By DANIEL KITTREDGE Running for local office has long been a goal for Robert Ferri. It was while working on Citywide Councilman Ken Hopkins' 2016 campaign, however, that he finally decided to take the next step. Ferri recently announced his intention to
Running for local office has long been a goal for Robert Ferri.
It was while working on Citywide Councilman Ken Hopkins’ 2016 campaign, however, that he finally decided to take the next step.
Ferri recently announced his intention to seek a citywide seat on the City Council in the November 2020 election, joining Hopkins as the second member of the three-person citywide Republican ticket. He plans to kick off his campaign with an Oct. 22 fundraising reception at the Santa Maria Di Prata Society.

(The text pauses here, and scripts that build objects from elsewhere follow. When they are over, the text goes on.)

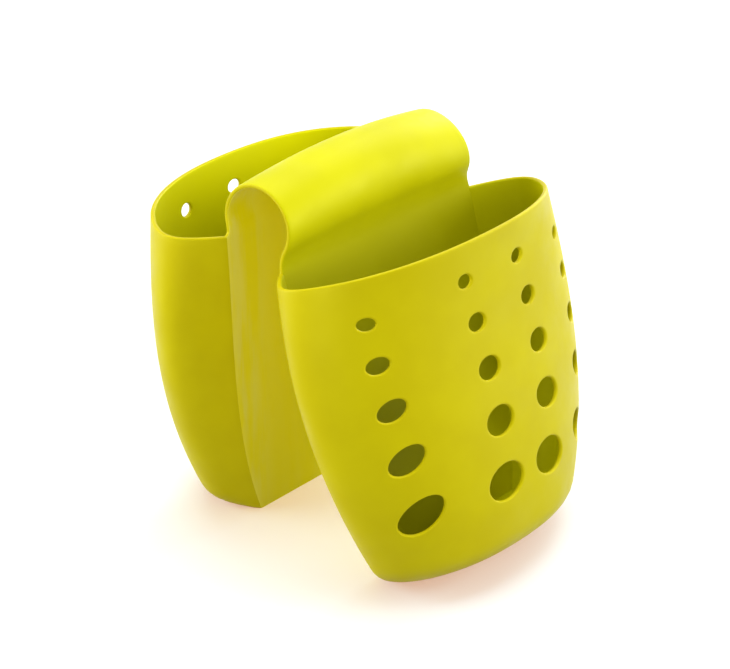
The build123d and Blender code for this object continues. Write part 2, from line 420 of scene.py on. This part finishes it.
def arch_path():
    """The bridge's underside from rear neck to front neck, with the row where its bend turns over."""
    rear_neck = (-CHANNEL_WIDTH / 2 - WALL, HEIGHT)
    front_neck = (CHANNEL_WIDTH / 2 + WALL * cos(SPLAY), HEIGHT * cos(SPLAY) + WALL * sin(SPLAY))
    rear = (rear_neck[0] - NECK_RADIUS, rear_neck[1])
    front = (front_neck[0] + NECK_RADIUS * cos(SPLAY), front_neck[1] + NECK_RADIUS * sin(SPLAY))
    span, rise = front[0] - rear[0], front[1] - rear[1]
    lift = sqrt((ARCH_RADIUS + NECK_RADIUS) ** 2 - hypot(span, rise) ** 2 / 4)
    lean = atan2(rise, span)
    halfway = ((rear[0] + front[0]) / 2, (rear[1] + front[1]) / 2)
    centre = (halfway[0] - lift * sin(lean), halfway[1] + lift * cos(lean))
    to_rear = atan2(rear[1] - centre[1], rear[0] - centre[0]) + 2 * pi
    to_front = atan2(front[1] - centre[1], front[0] - centre[0])
    neck, ridge = NECK_RADIUS + WALL, ARCH_RADIUS - WALL
    path = []
    for middle, radius, start, end in (
        (rear, neck, 0.0, to_rear - pi),
        (centre, ridge, to_rear, to_front),
        (front, neck, to_front + pi, SPLAY + pi),
    ):
        if middle == centre:
            seam = len(path)
        for angle in evenly(start, end, round(radius * abs(end - start) / ARCH_STEP)):
            path.append((middle[0] + radius * cos(angle), middle[1] + radius * sin(angle)))
    path.append((CHANNEL_WIDTH / 2, HEIGHT * cos(SPLAY)))
    top = centre[1] + ARCH_RADIUS
    return path, seam, rear_neck, front_neck, top


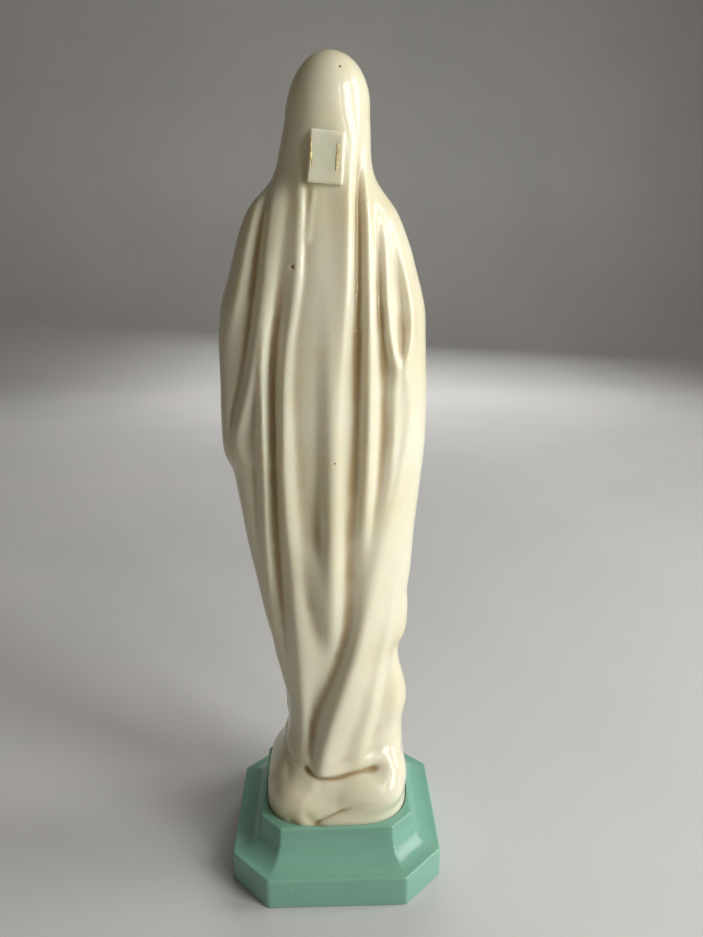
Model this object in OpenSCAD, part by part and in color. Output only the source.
// A hollow moulded madonna figure in two cemented half shells, standing on an eight-sided green plinth.
// The figure faces -Y, its own left hand is towards +X, and the plinth stands on z = 0.

/* [Figure] */
// Height of the figure, from the underside of its rock to the crown of the veil
figure_h = 224.2; // [180:0.1:280]
// Width of the figure across the elbows
figure_w = 59.9; // [50:0.1:74]
// Depth of the figure at its rock, from front to back
figure_d = 45.4; // [38:0.1:56]
// Wall of the half shells
shell_wall = 2.2; // [1.5:0.1:3]
// How strongly the drapery folds stand out
fold_depth = 1; // [0.5:0.05:1.3]

/* [Plinth] */
// Border left on the plinth's top face, outside the figure's rock
top_border = 0.5; // [0.4:0.1:3]
// Radius of the hollow moulding round the plinth
cove_r = 8.3; // [5:0.1:12]
// Flat land between the hollow moulding and the edge of the band
cove_land = 0.8; // [0.4:0.1:2]
// Height of the straight band at the foot of the plinth
band_h = 10.1; // [6:0.1:16]
// Height of the upright lip above the hollow moulding
lip_h = 2.6; // [1.5:0.1:5]
// Length cut off each corner of the plinth's bottom outline, along one side
corner_cut = 11.8; // [9:0.1:14]
// Wall of the plinth's sides
plinth_wall = 2.6; // [1.8:0.1:3.5]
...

“It’s kind of something I always wanted to do, but the timing was never right. I owned a business for a while and other things always got in the way,” he said. “While I was helping Kenny, I kind of made my mind up that I wanted to do it, too … I live in Cranston, I love Cranston. I think I have a lot to offer.”
Ferri, who currently serves on the city’s Board of Contracts and Purchasing, said his primary focus is on preserving the city’s financial position. He said Mayor Allan Fung – who is barred from seeking reelection due to term limits – has done a “tremendous job” during his tenure.
“I think the highest priority is to keep the city financially stable. You can’t have a strong Fire Department, a strong Police Department, great schools, good services – you can’t have any of that if you don’t have the money,” he said.
He added: “The city is really financially stable right now, as far as I can see … It’s really, really important to me that you don’t spend money you don’t have. I’ve run my household that way, I ran my business that way. I think I got it from my mother. She used to always say, ‘It’s not how much money you make. It’s how much money you spend.’”
Ferri said he intends to be a presence at council meetings in the months ahead – noting, “I don’t want to play catch-up” if elected – and said he generally favors an approach focused on consensus-building and “compromise” when it comes to issues of importance.
He noted, for example, that he supported the recent move to increase the salary of the mayor’s office because of a belief that the current figure of roughly $80,000 is too low, but was glad the council amended the initial proposal to reduce the raise and remove automatic annual increases from the equation.
“I kind of take that approach with a lot of things,” he said.
In terms of his background, Ferri grew up in Providence and graduated Classical High School before earning a bachelor’s in business from the University of Rhode Island and a master’s in teaching from Johnson & Wales University.
He owned Town Hall Lanes in Johnston for 18 years before briefly pursuing teaching as a profession – a move that did not stick, he said, due to the fact that he “didn’t fit into the system” after so many years operating his own business.
He then changed course again, serving as director of religious education at three churches – St. Brendan in Riverside, St. Elizabeth in Bristol and Immaculate Reception in Cranston – over the course of 12 years.
He retired more than three years ago at age 60, and now works part-time through a small property management company he started last year.
Ferri and his wife, Denise, reside in the city’s Meshanticut section. They have lived in Cranston since the 1980s – aside from a brief two-year period when they resided in Narragansett – and have two children and one grandchild. Both of their children graduated from Cranston High School West.
He is also the brother of Frank Ferri, a former Warwick state representative and 2014 Democratic candidate for lieutenant governor.
Ferri said he would have preferred to run for the Ward 5 seat on the council in his first bid for elected office, but that incumbent Chris Paplauskas – a fellow Republican – has done a “great job.”
He also said he hopes City Council President Michael Farina follows through on a widely anticipated bid for mayor.
“I kind of hope Mike runs, and I want to be part of that ticket … I definitely would support Mike if he makes the final decision to run,” he said.
For now, Ferri said he has given up Monday night bocce – something he takes “very seriously” – to focus on the campaign and the issues facing city government. As of late last week, he said more than 100 people had responded to attend his kickoff event.
“Only one person’s told me I’m crazy … For the most part, I think I’m making the right decision,” he said with a laugh.
Ferri’s candidacy appears to give the local GOP an early edge in terms of filling its slate for the citywide contest.
Hopkins – who is in his first term on the council – announced earlier this year he would pass on a bid for mayor in 2020 and instead seek reelection to his current seat.
At the time, he said his focus would be on recruiting Republican candidates and winning the council’s presidency – a position that would open with the expected mayoral bid by Farina, who is in the midst of his fourth citywide council term.
The third citywide council seat is held by Democrat Steve Stycos, who is in his fifth term and cannot seek reelection next year due to term limits. Stycos has also said he is considering a run for mayor.
The campaign, however, remains in its earliest stages. The window to file formal declarations of candidacy does not arrive until June 2020.